Can you revert to 2.21.7, @Rahul_Parmar ? 2.23 is still beta

@Rahul_Parmar known regression since n8n 1.98 when pdfjs-dist was upgraded to a version that needs browser APIs like DOMMatrix — multiple github issues open on it (#16593, #16438, #16422). workaround that works on 2.23.0 without downgrading: bypass Document Loader for PDFs and use a Code node with the pdf-parse npm package instead. set NODE_FUNCTION_ALLOW_EXTERNAL=pdf-parse in ur env vars, extract the text in Code node, pass the extracted text into Vector Store Insert directly. is the rest of ur workflow heavily tied to Document Loader specifically, or just using it for PDF text extraction?

I was previously using 2.21.7, but I upgraded because of the pdf-parse v1.1 issue reported in “Error in Node Default Data Loader” , which appears to have been fixed in 2.23.0.

However, after upgrading, I’m now hitting the DOMMatrix is not defined error specifically during PDF ingestion in the Document Loader node.

Will wait for the stable release.

reference:

  1. 2.23 · Releases · n8n-io/n8n · GitHub
  2. Pdf-parse v1.1 Error in Node Default Data Loader - #5 by tamy.santos

good morning @Rahul_Parmar
please share your json.

good morning, @tamy.santos

here is the json file.

@Rahul_Parmar
I didn’t find any issues with your code, it might be an environment compatibility problem.
change the typeversion to 1.0, this forces the loader to use pdf-parse instead of pdfjs-dist, eliminating the DOM dependency or add a Code node as a polyfill before the loader.

I have the same problem as reported above (DOMMatrix is not defined). As you suggested I’ve reverted the Data Loader to typeversion 1.0, added a Recursive Character Text Splitter to the node, but I’m still getting the (DOMMatrix is not defined) error.

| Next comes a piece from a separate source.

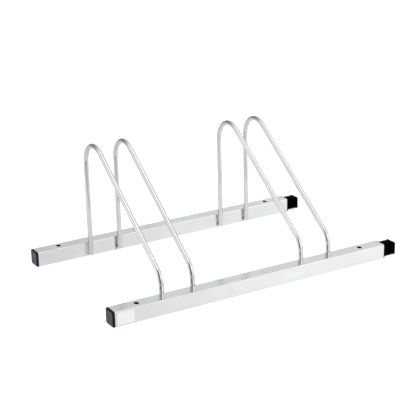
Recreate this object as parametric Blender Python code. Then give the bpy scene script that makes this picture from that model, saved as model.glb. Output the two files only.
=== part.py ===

(I have n8n self hosted and I’m using version 2.23.1, since as the person posting the original issue, I was also getting pdf-parse v1.1 issue reported in “Error in Node Default Data Loader”.

hi @atdev150, welcome to the n8n community.
each case is different, it’s necessary to evaluate your json. please open a question so the community can support you directly or check if my previous answer also helps you.

Sorry, first time posting :sweat_smile: .

Will keep an eye to the responses from Rahul, since I think I have the same issue, if its not solved, I will open a new question. Thanks a lot Tamy!

Count on us :dizzy:

good morning,@tamy.santos

hello, @atdev150

I just wanted to know which n8n version you tested this on. Also, did you use the same Document Ingestion workflow? Were you able to successfully upload and process a PDF using it?

@Rahul_Parmar 2.22.5

A new version was released today on n8n cloud @2.25.1 (beta) but it appears this issue still persists. Still waiting for the fix though :slightly_smiling_face:

Welcome to the n8n community @BotRidwan

It’s recommended to opt for the stable version instead of Beta, for stability reasons.

While waiting for the official fix, a working workaround on self-hosted is to swap the Document Loader node for a Code node that uses pdf-parse instead. If you add NODE_FUNCTION_ALLOW_EXTERNAL=pdf-parse to your n8n environment variables and install the package in the container, you can parse the PDF binary directly without the DOMMatrix dependency:

const pdfParse = require('pdf-parse');
const buffer = Buffer.from($binary.data, 'base64');
const result = await pdfParse(buffer);
return [{ json: { text: result.text } }];

Not as clean as the native node, but unblocks the RAG pipeline until the fix lands in stable.

Hello, in my opinion the issue has been definitively resolved with version 2.23.4. Many thanks to everyone who pursued this matter so persistently! Best regards, Thomas

Actually, the problem hasn’t been resolved yet. The “DOM Matrix is not defined” error appears again in version 2.25.7. In version 2.23.4, the workflow runs smoothly. The workflow also runs smoothly in the “unofficial” version 2.26.0.